有名人なんて大して有名じゃない
- 少し前に、誰だったか、アメリカ在住の日本人からの、
「大谷翔平なんかアメリカでは誰も知らない」
という発言が、アンチ野球の人の絶賛と、野球ファンからの囂々の非難を浴びたことがある。
ぼくはどちらかというと野球フアンなので残念なのだが、おそらく、
「大谷翔平なんかアメリカでは誰も知らない」
という言説は、
「横綱照ノ富士や本因坊井山裕太や、世界王者井上尚弥のことだって、知らない人の方が日本には多い」
と同様に、正しい。
- サッカーのJリーグや日本代表で長年活躍した中村憲剛は、
引退後にサッカー普及に関わる仕事をしていたとき、
「今まで自分の周りはサッカーに関心がある人ばっかりだったけれど、
そこから一歩外を出たらサッカーにまったく興味のない人が、
僕が思っている以上にたくさんいた」
と、驚いたという。
「無関心層が想像以上に本当に無関心だった。
"関心がない"とは言っても、少しくらいは知っているだろうと思っていた」
と(リンク1)。
これを聞くとぼくは、
「さすがに中村憲剛は状況の認識が適切で早いのだな」
と感心する。
ほんと、そんなもんなんですよ。
人気競技であるサッカーでもそうなのだから、他の競技なんて推して知るべきで、私は相撲好きの家に育ったから大概の幕内力士の顔と名前が一致したけれど、クラスの女子は横綱大関の名前すら知らなかったし、将棋ブームの今だって、羽生と藤井以外の棋士を知っている人は少数派だろう。
- 昭和戦後に活躍した、俳優の戸浦六宏の息子は、
自分の父が(俳優としては有名でも)、
世間では「無名」で、「あまり知られてはいない」
ということを実感していた(リンク2)。
「大スタアでない地味な役者の有名性なんてそんなものだ」
当時、年長だが現役スタアだった、高倉健を知らない若手女優の話でも、それはありうると言い、
「この国で一般の人が、顔と名前を完全に一致させることの出来る俳優は多く見積もっても50人いないのではないか」
という父の談を思い出しながら、
「僕はもっと少ないのではないかと思う。老若男女と言えばなおさらだし、ましてバラエティ番組等に出るいわばタレント的な仕事はしない、純粋に俳優のみの仕事しかしてない人となるとその数はさらに減るだろう」
と。
- 戸浦に関する記事は
2005(平成17)年のものだから、
TVの影響力が減った今は、
もっと「有名人」の知名度は下がっているはずだ。
〈誰もが知ってるスター俳優〉(あるいは芸人)なんてゼロじゃないか。
ぼくは1990年代に小学生時代を過ごしたのだけれど、別にTVを遮断した家とかではなかったのだが、ドラマやヴァラエティ番組はあまり見ない家庭ではあったので、小6くらいになっても、木村拓哉や〈ダウンタウン〉の顔を、はっきりとは分からなかったような気がする。

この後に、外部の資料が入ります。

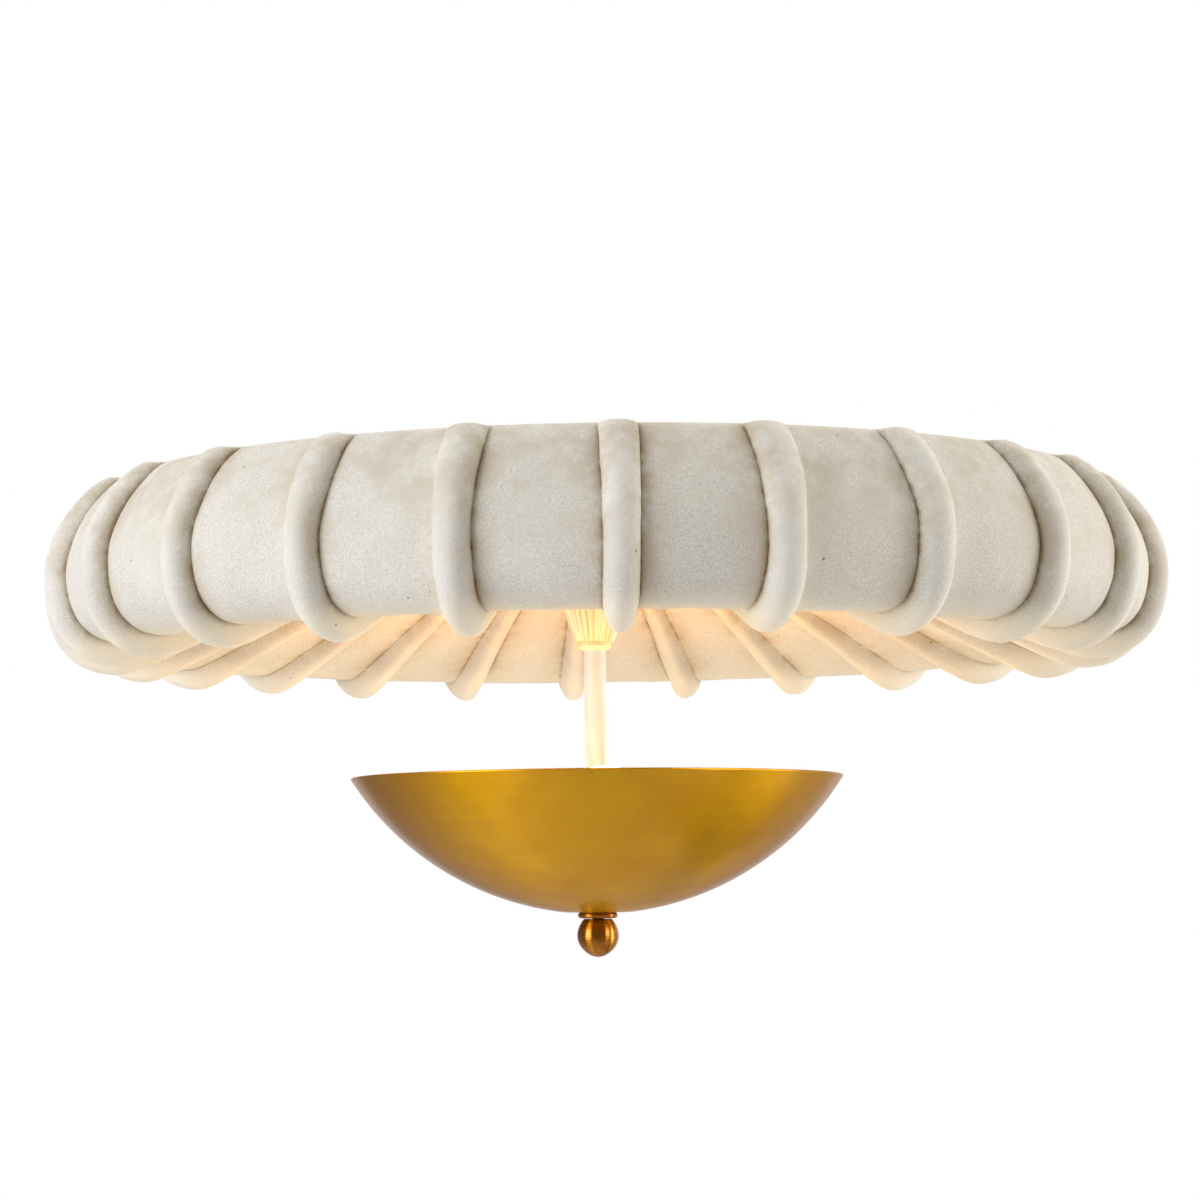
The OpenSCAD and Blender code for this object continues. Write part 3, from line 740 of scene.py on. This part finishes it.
outer_arc = sphere_arc(BOWL_SPHERE, SEAT_HEIGHT, RIM_HEIGHT, 54)
inner_arc = sphere_arc(BOWL_SPHERE - BOWL_SHEET, RIM_HEIGHT, SEAT_HEIGHT + BOWL_SHEET, 40)
rim_middle = ((outer_arc[-1][0] + inner_arc[0][0]) / 2, RIM_HEIGHT)
rim_round = arc(rim_middle, (outer_arc[-1][0] - inner_arc[0][0]) / 2, -10, 190, 7)
bowl_outline = [(BOWL_HOLE, SEAT_HEIGHT), (outer_arc[0][0] - SEAT_BEND, SEAT_HEIGHT)]
bowl_outline += outer_arc[1:-1] + rim_round + inner_arc[1:] + [(BOWL_HOLE, SEAT_HEIGHT + BOWL_SHEET)]
finished("brass_bowl", spun_mesh(bowl_outline, 180), BOWL_BRASS, "bowl", "bowl")

# %% [markdown]
# ## The finial
# A flat ring and an egg-shaped ball close the bowl from below. They are turned and polished rather than
# brushed, so they show two tall window-like lights, and the brass is darker in soft clouds where polish
# has been left.

# %% Polished brass
POLISHED_DEEP = (0.250, 0.082, 0.004)
POLISHED_GOLD = (0.500, 0.200, 0.014)


def polished_brass():
    brass = Finish(
        "polished_brass",
        Metallic=1.0,
        Anisotropic=1.0,
        Anisotropic_Rotation=0.25,
        Coat_Weight=0.25,
        Coat_Roughness=0.15,
    )
    place = brass.place()
    clouds = brass.clouds(place, 160.0, 4.0, 0.55)
    scratches = brass.clouds(brass.stretched(place, (90.0, 90.0, 1500.0)), 1.0, 2.0, 0.5)
    tone = brass.between(clouds * 0.7 + scratches * 0.3, 0.30, 0.66)
    colour = brass.blend(tone, POLISHED_DEEP, POLISHED_GOLD)
    relief = brass.relief(scratches * 0.6 + clouds * 0.4, 0.000006)
    return brass.surface(Base_Color=colour, Roughness=0.28 + clouds * 0.05, Normal=relief)


FINIAL_BRASS = polished_brass()

# %% The ring and the ball
RING_RADIUS = 10.9
RING_HEIGHT = 3.2
BALL_TOP = -235.5
BALL_RADIUS = 11.4
BALL_HEIGHT = 20.6
BALL_WIDEST = 0.45
BALL_SHOULDER = 1.34
BALL_POINT = 0.14
BALL_STEPS = 36
BALL_BORE = 3.225
STUD_GRIP = 11.0

ring_middle = (RING_RADIUS - RING_HEIGHT / 2, SEAT_HEIGHT - RING_HEIGHT / 2)
ring_round = arc(ring_middle, RING_HEIGHT / 2, -90, 90, 19)
ring_outline = [(BOWL_HOLE, SEAT_HEIGHT - RING_HEIGHT), *ring_round, (BOWL_HOLE, SEAT_HEIGHT)]
finished("turned_ring", spun_mesh(ring_outline, 96), FINIAL_BRASS, "bowl", "check_ring")

above = BALL_HEIGHT * BALL_WIDEST
below = BALL_HEIGHT - above
ball_start = math.degrees(math.asin(1 / BALL_SHOULDER))
ball_outline = []
for step in range(BALL_STEPS + 1):
    angle = math.radians(ball_start + (-90 - ball_start) * step / BALL_STEPS)
    half_height = above * BALL_SHOULDER if angle > 0 else below
    ball_radius = BALL_RADIUS * math.cos(angle) * (1 - BALL_POINT * min(0, math.sin(angle)) ** 2)
    ball_outline.append((ball_radius, BALL_TOP - above + half_height * math.sin(angle)))
ball_outline[-1] = (0.0, BALL_TOP - BALL_HEIGHT)
ball_outline += [(0.0, BALL_TOP - STUD_GRIP), (BALL_BORE, BALL_TOP - STUD_GRIP), (BALL_BORE, BALL_TOP)]
finished("egg_ball", spun_mesh(ball_outline, 96), FINIAL_BRASS, "finial", "finial_ball")

# %% [markdown]
# ## Stem, collar and hub
# The parts above the bowl are satin brass, so close to the bulbs that they look almost white, and their
# colour is painted paler than brass to stand in for that glare. The tube is painted a cool near-white for
# the glare, darker and bluer toward its foot as painted shade against the bulbs' warm light, which would
# burn it out. The hub is a cone with a ring of shallow flutes. A circle with a point for each crest and
# hollow is scalloped, then extruded down the cone ring by ring.

# %% Satin brass and the tube, both painted pale for the bulbs' glare
SATIN_GLARE_PALE = (0.950, 0.880, 0.700)
SATIN_GLARE_DEEP = (0.900, 0.790, 0.540)
TUBE_GLARE_PALE = (0.860, 0.880, 1.000)
TUBE_FOOT_SHADE = (0.430, 0.430, 0.610)
FOOT_SHADE_HEIGHTS = (-0.19, -0.09)
DRAWN_SCALE = (1400.0, 1400.0, 12.0)
DRAWN_DEPTH = 0.00002


def drawn_metal(name, roughness):
    """A metal with fine lines along the stem, and a signal by which its tone wanders."""
    metal = Finish(name, Metallic=1.0)
    place = metal.place()
    clouds = metal.clouds(place, 90.0, 3.0, 0.5)
    drawn = metal.clouds(metal.stretched(place, DRAWN_SCALE), 1.0, 2.0, 0.5)
    metal.surface(Roughness=roughness + drawn * 0.1, Normal=metal.relief(drawn, DRAWN_DEPTH))
    return metal, metal.between(clouds * 0.5 + drawn * 0.5, 0.3, 0.7)


satin, tone = drawn_metal("satin_brass", 0.50)
# Painted light: the satin brass of the hub and collar is painted paler than brass, standing in for the
# bulbs' glare.
STEM_BRASS = satin.surface(Base_Color=satin.blend(tone, SATIN_GLARE_DEEP, SATIN_GLARE_PALE))
tube_finish, tone = drawn_metal("glare_pale_tube", 0.70)
# Painted shade and glare: the tube is painted a cool near-white, darker and bluer toward its foot to hold
# back the bulbs' warm light.
foot_shade = 1.0 - tube_finish.between(tube_finish.axes(tube_finish.place())[2], *FOOT_SHADE_HEIGHTS)
TUBE_METAL = tube_finish.surface(Base_Color=tube_finish.blend(tone * 0.15 + foot_shade * 0.85, TUBE_GLARE_PALE, TUBE_FOOT_SHADE))

# %% The fluted hub
HUB_TOP = -32.2
HUB_FOOT = -84.8
HUB_TOP_RADIUS = 30.0
HUB_FOOT_RADIUS = 10.6
FLUTES = 24
FLUTE_POINTS = 12
FLUTE_DEPTH = 0.07
HUB_RINGS = 14
HUB_WALL = 3.0
HUB_BORE = 5.15
HUB_FLOOR = 9.0
INNER_RINGS = (
    (HUB_BORE, HUB_FOOT),
    (HUB_BORE, HUB_FOOT + HUB_FLOOR),
    (8.5, HUB_FOOT + HUB_FLOOR + 0.5),
    (HUB_TOP_RADIUS - HUB_WALL - 1.5, HUB_TOP),
)

hub = bmesh.new()
bmesh.ops.create_circle(hub, cap_ends=False, segments=FLUTES * FLUTE_POINTS, radius=1.0)
hub_ring = list(hub.edges)
for point in hub.verts:
    turn = math.atan2(point.co.y, point.co.x) * FLUTES / 2
    point.co *= 1 - FLUTE_DEPTH * (1 - abs(math.sin(turn)) ** 0.8)
    point.co *= HUB_TOP_RADIUS * MM
    point.co.z = HUB_TOP * MM


def next_ring(mesh, edges, scale, height):
    """Extrude a ring of edges, scale the new ring about the axis and put it at a height."""
    grown = bmesh.ops.extrude_edge_only(mesh, edges=edges)["geom"]
    ring_verts = {item for item in grown if isinstance(item, bmesh.types.BMVert)}
    for point in ring_verts:
        point.co = (point.co.x * scale, point.co.y * scale, height * MM)
    grown_edges = [item for item in grown if isinstance(item, bmesh.types.BMEdge)]
    return [edge for edge in grown_edges if ring_verts.issuperset(edge.verts)]


cone_shares = [step / HUB_RINGS for step in range(1, HUB_RINGS + 1)]
cone_rings = [
    (HUB_TOP_RADIUS + (HUB_FOOT_RADIUS - HUB_TOP_RADIUS) * share, HUB_TOP + (HUB_FOOT - HUB_TOP) * share)
    for share in cone_shares
]
ring_edges = hub_ring
last_radius = HUB_TOP_RADIUS
for ring_radius, ring_height in (*cone_rings, *INNER_RINGS):
    ring_edges = next_ring(hub, ring_edges, ring_radius / last_radius, ring_height)
    last_radius = ring_radius
bmesh.ops.bridge_loops(hub, edges=hub_ring + ring_edges)
bmesh.ops.recalc_face_normals(hub, faces=hub.faces)
finished("fluted_cone", hub, STEM_BRASS, "fixture", "fluted_hub")

# %% The collar and the stem
COLLAR_RADIUS = 9.3
COLLAR_FOOT = -89.1
COLLAR_STEP = 7.6
COLLAR_BAND = 3.0
COLLAR_ROUND = 0.7
STEP_ROUND = 0.6
STEM_RADIUS = 6.0
STEM_BORE = 4.95
STEM_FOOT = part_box("stem_tube")[0].z / MM

band_top = (COLLAR_RADIUS - COLLAR_ROUND, HUB_FOOT - COLLAR_ROUND)
band_foot = (COLLAR_RADIUS - COLLAR_ROUND, HUB_FOOT - COLLAR_BAND + COLLAR_ROUND)
step_foot = (COLLAR_STEP - STEP_ROUND, COLLAR_FOOT + STEP_ROUND)
collar_outline = [(HUB_BORE, HUB_FOOT), *arc(band_top, COLLAR_ROUND, 90, 0, 5)]
collar_outline += arc(band_foot, COLLAR_ROUND, 0, -90, 5)
collar_outline += arc(step_foot, STEP_ROUND, 0, -90, 5) + [(HUB_BORE, COLLAR_FOOT)]
finished("stepped_collar", spun_mesh(collar_outline, 72), STEM_BRASS, "fixture", "stem_collar")
stem_outline = [
    (STEM_BORE, COLLAR_FOOT),
    (STEM_RADIUS, COLLAR_FOOT),
    (STEM_RADIUS, STEM_FOOT),
    (STEM_BORE, STEM_FOOT),
]
finished("stem_sleeve", spun_mesh(stem_outline, 64), TUBE_METAL, "fixture", "stem_tube")

# %% [markdown]
# ## The bulbs
# Three small opal globes lie round the foot of the stem. Opal glass hides the filament and glows all
# over, so an emission on the glass is enough, warm and a few times brighter than white. The blow-moulded
# globe runs into its neck in a soft curve, and it has a real wall, so it looks right at its open end too.

# %% Opal glass
GLOW_DEEP = (1.0, 0.67, 0.20)
GLOW_PALE = (1.0, 0.70, 0.22)
GLOW_STRENGTH = 14.2
OPAL_DEEP = (0.86, 0.84, 0.80)
OPAL_PALE = (0.92, 0.90, 0.86)


def opal_glass():
    glass = Finish("opal_glass", Roughness=0.18, Emission_Strength=GLOW_STRENGTH)
    place = glass.place()
    swirl = glass.clouds(place, 40.0, 3.0, 0.5)
    glow = glass.blend(swirl, GLOW_DEEP, GLOW_PALE)
    return glass.surface(Base_Color=glass.blend(swirl, OPAL_DEEP, OPAL_PALE), Emission_Color=glow)


GLASS = opal_glass()

# %% The globes
GLOBE_RADIUS = 25.0
GLOBE_DISTANCE = 67.47
GLASS_WALL = 0.9
NECK_RADIUS = 5.85
NECK_START = 39.0
NECK_END = 40.5
BULB_TILT = 12.0
BULB_AZIMUTHS = (-86.0, 34.0, 154.0)
CLUSTER_HEIGHT = -193.63
FLARE_ANGLE = -52.0
FLARE_PULL = 5.0
NECK_PULL = 3.0


def globe_outline(wall):
    """Outline of the globe's outside, or of its inside with the wall taken off."""
    sphere = arc((0, GLOBE_DISTANCE), GLOBE_RADIUS - wall, FLARE_ANGLE, 90, 30)
    sphere[-1] = (0.0, sphere[-1][1])
    slope = math.radians(-FLARE_ANGLE)
    neck = NECK_RADIUS - wall
    pull = (sphere[0][0] - FLARE_PULL * math.sin(slope), sphere[0][1] - FLARE_PULL * math.cos(slope))
    flare = curve((neck, NECK_END), (neck, NECK_END + NECK_PULL), pull, sphere[0], 8)
    return [(neck, NECK_START), *flare, *sphere[1:]]


def bulb_axis(azimuth):
    """Puts a piece that was spun about z onto a bulb's own tilted axis."""
    return (
        Matrix.Translation((0, 0, CLUSTER_HEIGHT * MM))
        @ Matrix.Rotation(math.radians(azimuth), 4, "Z")
        @ Matrix.Rotation(math.radians(90 - BULB_TILT), 4, "Y")
    )


for number, azimuth in enumerate(BULB_AZIMUTHS, 1):
    globe = spun_mesh(globe_outline(0) + globe_outline(GLASS_WALL)[::-1], 48)
    bmesh.ops.transform(globe, matrix=bulb_axis(azimuth), verts=globe.verts)
    finished(f"opal_globe_{number}", globe, GLASS, f"bulb_{number}", f"bulb_globe_{number}")

# %% [markdown]
# ## Finishes of the fittings
# The strap, nuts, pads and lampholders keep their CAD shapes. Each gets the finish of the real thing:
# zinc plating with its faint crystal clouds, white paint with an orange-peel skin, black rubber, glazed
# ceramic.

# %% Plain fittings
THREAD_PITCH = 0.94 * MM


def fitting(name, low, high, scale, roughness, metallic, bump):
    """A finish whose colour wanders between two tones, with a fine relief."""
    finish = Finish(name, Metallic=metallic)
    place = finish.place()
    clouds = finish.clouds(place, scale, 4.0, 0.6)
    fine = finish.clouds(place, scale * 9, 3.0, 0.6)
    colour = finish.blend(finish.between(clouds * 0.6 + fine * 0.4, 0.32, 0.68), low, high)
    relief = finish.relief(fine, bump)
    return finish.surface(Base_Color=colour, Roughness=roughness + fine * 0.15, Normal=relief)


def threaded(name, low, high):
    """Brass with the rings of a rolled thread in its relief, and painted shade in the thread's valleys."""
    finish = Finish(name, Metallic=1.0, Roughness=0.35)
    place = finish.place()
    height = finish.axes(place)[2]
    half = THREAD_PITCH / 2
    crest = finish.node("ShaderNodeMath", {"operation": "PINGPONG"}, {0: height, 1: half}) / half
    clouds = finish.clouds(place, 160.0, 3.0, 0.5)
    # Painted shade and highlight: the colour is darker in the thread's valleys and paler on its crests.
    colour = finish.blend(finish.between(crest * 0.5 + clouds * 0.5, 0.2, 0.8), low, high)
    return finish.surface(Base_Color=colour, Normal=finish.relief(crest, 0.0004))


# Columns: name, deep colour, pale colour, blotches to the metre, roughness, metallic, depth of the relief
PLAIN_FINISHES = {
    "steel_zinc": ("zinc_plate", (0.44, 0.45, 0.46), (0.66, 0.66, 0.65), 180.0, 0.30, 1.0, 0.00003),
    "pan_paint": ("white_paint", (0.70, 0.69, 0.66), (0.78, 0.77, 0.74), 260.0, 0.42, 0.0, 0.00008),
    "pad_rubber": ("black_rubber", (0.018, 0.018, 0.018), (0.040, 0.039, 0.037), 300.0, 0.70, 0.0, 0.00006),
    "green_paint": ("green_paint", (0.012, 0.110, 0.035), (0.020, 0.160, 0.055), 400.0, 0.35, 0.0, 0.00005),
    "holder_ceramic": ("glazed_ceramic", (0.76, 0.73, 0.66), (0.86, 0.84, 0.79), 120.0, 0.12, 0.0, 0.00003),
    "cap_metal": ("nickel_plate", (0.52, 0.50, 0.46), (0.70, 0.68, 0.63), 220.0, 0.25, 1.0, 0.00003),
}
finishes = {slot: fitting(*columns) for slot, columns in PLAIN_FINISHES.items()}
finishes["stem_brass"] = STEM_BRASS
finishes["thread_brass"] = threaded("rolled_thread", (0.50, 0.33, 0.12), (0.72, 0.53, 0.24))
slot_of_node = {part["node"]: part["material_slot"] for part in frame["record"]["subparts"]}
kept_nodes = {name: node for name, node in frame["nodes"].items() if not node.hide_render}
for node_name, node_object in kept_nodes.items():
    node_object.data.materials.clear()
    node_object.data.materials.append(finishes[slot_of_node[node_name]])
print("kept CAD nodes:", len(kept_nodes))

今の小学生が堺雅人や〈霜降り明星〉を知っているかといえば
怪しいだろう。
政治家だって、現在“誰もが知っている人物”なんて、内閣総理大臣と東京都知事くらいか。歌手だって、俳優だってそれと大差はない。
「登録者数100万人」なんて、日本人の1%にしかならないんだぞ、ましてや学者や、文筆家や、名バイプレイヤーなんてほとんど誰も知らないんだぞ、と頭の片隅に置いておくべきだ。
- 《Twitter》なんかを見ているとみな物識りなようで、人の
「こんなの常識」
「誰でも知ってる」
という範囲が広い。
(リンク3)は“土星”(惑星)を知らない漫画編集者を馬鹿にする話で、(リンク4)は“マイクロソフト”を知らない人を揶揄するものだが、いやいや、
「そりゃあ知らん人もいるよな」
というところではなかろうか。“常識”“教養”だって、義務教育で習おうがTVで日々説明されようが、誰も知らないと思わなければ。
もちろん、人間、
「自分が知らなくても、みんなは知っているかもしれない」
という謙虚な気持も大切なのだが、どちらかを取れと言われればむしろ
「自分が知っていても、みんなは知らないだろう」
という別の謙虚な気持ちだと思う。